The 2015 HIV outbreak in Scott County, Indiana, which was fueled by needle drug use, is fresh in the minds of many public health practitioners. More recently, outbreaks in southern West Virginia and northern Kentucky have renewed concerns, and the Centers for Disease Control has identified many counties in the region as at high risk for disease.
But the health facts run up against deeply held opinions about the moral aspects of drug use and the notion that a needle exchange enables drug addicts to continue harmful behavior.
Some opposition is rooted in religious convictions. Some is based in fear that an exchange will draw addicts from the surrounding region and bring what was considered an urban problem to a small town.
Even some places that have established needle exchanges are now reconsidering, worried that such programs bring crime into their communities or that local efforts are helping people from other counties or states. Charleston, West Virginia, recently suspended its needle exchange program amid criticism and pressure from the city’s mayor.
But by and large, needle exchange programs have expanded rapidly in the past two years in response to the opioid crisis. At the end of 2016, there were 30 needle exchange programs in Kentucky, Ohio and West Virginia. By the end of 2017, the region established nearly 40 additional exchanges, more than half of which are located in CDC at-risk counties.

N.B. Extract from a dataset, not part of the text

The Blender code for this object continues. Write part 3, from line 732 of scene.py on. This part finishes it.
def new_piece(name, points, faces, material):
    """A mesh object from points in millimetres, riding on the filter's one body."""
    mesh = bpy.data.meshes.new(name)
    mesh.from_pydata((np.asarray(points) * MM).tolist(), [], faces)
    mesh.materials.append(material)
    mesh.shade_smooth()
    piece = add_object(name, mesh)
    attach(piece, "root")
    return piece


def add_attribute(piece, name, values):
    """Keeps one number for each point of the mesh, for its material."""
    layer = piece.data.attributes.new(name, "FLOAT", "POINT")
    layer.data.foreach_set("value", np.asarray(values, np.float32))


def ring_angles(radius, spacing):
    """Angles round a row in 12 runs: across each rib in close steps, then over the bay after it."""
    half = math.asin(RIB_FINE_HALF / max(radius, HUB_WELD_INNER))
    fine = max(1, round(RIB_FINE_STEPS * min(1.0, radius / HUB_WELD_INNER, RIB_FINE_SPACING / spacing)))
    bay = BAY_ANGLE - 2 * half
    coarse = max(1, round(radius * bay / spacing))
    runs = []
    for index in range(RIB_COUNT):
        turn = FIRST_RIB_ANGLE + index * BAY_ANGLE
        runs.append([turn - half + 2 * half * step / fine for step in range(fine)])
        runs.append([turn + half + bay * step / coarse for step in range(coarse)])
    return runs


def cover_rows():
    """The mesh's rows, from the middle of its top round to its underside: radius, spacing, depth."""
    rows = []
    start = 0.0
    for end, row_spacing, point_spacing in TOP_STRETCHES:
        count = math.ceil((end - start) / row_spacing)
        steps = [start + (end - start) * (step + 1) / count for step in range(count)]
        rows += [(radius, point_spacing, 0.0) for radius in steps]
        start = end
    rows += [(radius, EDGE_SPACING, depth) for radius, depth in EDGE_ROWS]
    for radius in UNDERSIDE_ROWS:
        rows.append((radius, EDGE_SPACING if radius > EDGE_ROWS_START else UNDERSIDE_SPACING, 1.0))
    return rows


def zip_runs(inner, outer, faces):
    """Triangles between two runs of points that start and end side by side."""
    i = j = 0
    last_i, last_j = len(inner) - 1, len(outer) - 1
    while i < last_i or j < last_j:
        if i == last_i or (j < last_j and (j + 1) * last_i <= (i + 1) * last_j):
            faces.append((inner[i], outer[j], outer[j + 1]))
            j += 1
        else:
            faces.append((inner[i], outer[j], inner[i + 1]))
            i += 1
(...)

Ten more exchanges have already opened their doors in 2018. Ten more exchanges are slated to open in the coming months in Kentucky alone, bringing the total to 46 Kentucky needle exchange locations.
Personal Tragedies
For about an hour the Bourbon County meeting is adversarial, with little common ground apparent. The meeting’s tone starts to shift in hour two as folks like Magistrate Don Menke share personal tragedies.
“My brother-in-law died, overdose. My nephew just died, was missing for a week,” he says. “They found him in a hotel room. Overdose.”

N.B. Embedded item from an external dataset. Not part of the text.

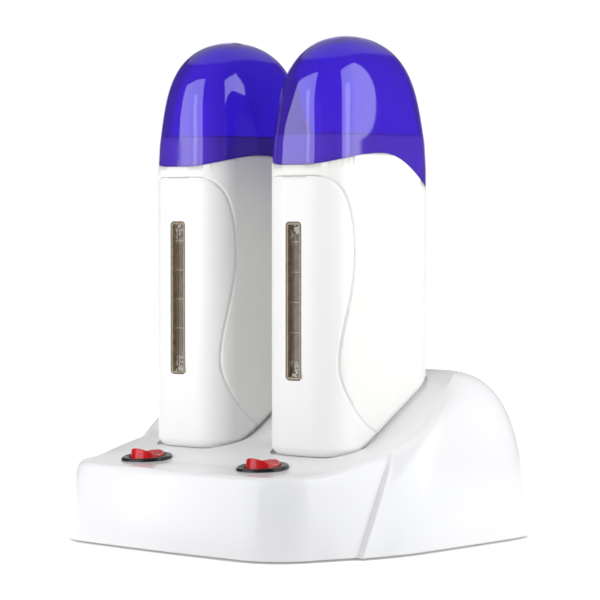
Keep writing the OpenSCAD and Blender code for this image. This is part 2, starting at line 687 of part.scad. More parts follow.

At least five people rise to say they have a relative who is addicted or who has died. Judge Williams says he’s been to the funerals of the children of five friends since he first proposed the needle exchange more than two years ago.
“Those funerals are real,” he says. “That pain is real.”

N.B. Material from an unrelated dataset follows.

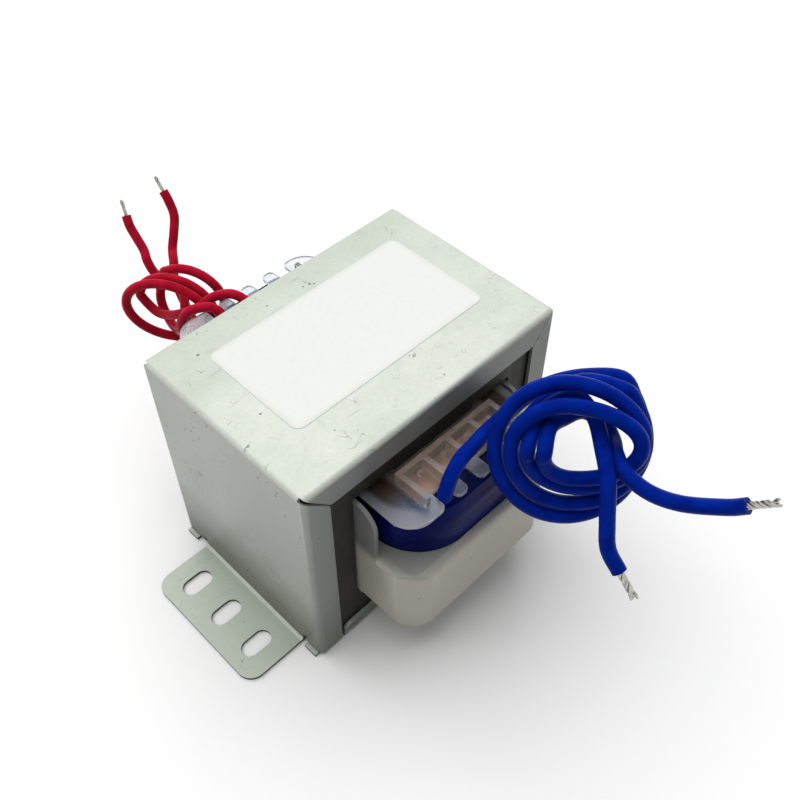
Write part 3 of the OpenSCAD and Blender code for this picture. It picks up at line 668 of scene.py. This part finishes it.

At this point, Magistrate Foley seems to be having second thoughts about his opposition. But, he says, a needle exchange is still a tough sell for his constituents.
“I’m going to need your help,” he says to the room. “Where I live out in the county, nobody is in favor of a needle exchange. Y’all are going to have to help me tell this story that I heard here tonight.”
The room goes silent as Judge Executive Williams calls for the vote.
All eight magistrates cast their ballots. Foley votes, “Yes.”
There is a pause while the tally is made. The final vote: 6 to 2 in favor.
“The measure passes,” Williams says to thunderous applause.
What Works
In follow-up interviews, Foley, Turner and Williams, still all a little surprised at the outcome, reflected on why the measure was approved.
Foley said that if more people heard the whole story behind an exchange program, they would change their minds like he did.
“It’s more of a safety issue and it’s meant to stop the spread of disease and to save money.”
Turner said it’s crucial that support is homegrown.
“Most people from small, rural towns, they don’t like outsiders,” he said. “It’s got to be grass- roots.”
Williams said he was jubilant at the outcome. But it was hard to tell from reading his face during the meeting. He said he didn’t want to react too much because he knew many people still were strongly opposed. He offered this advice to other community leaders: Persevere.
“It took us three times,” he said. “Don’t give up, and keep presenting the facts.”
The Bourbon County needle exchange program begins operating in May.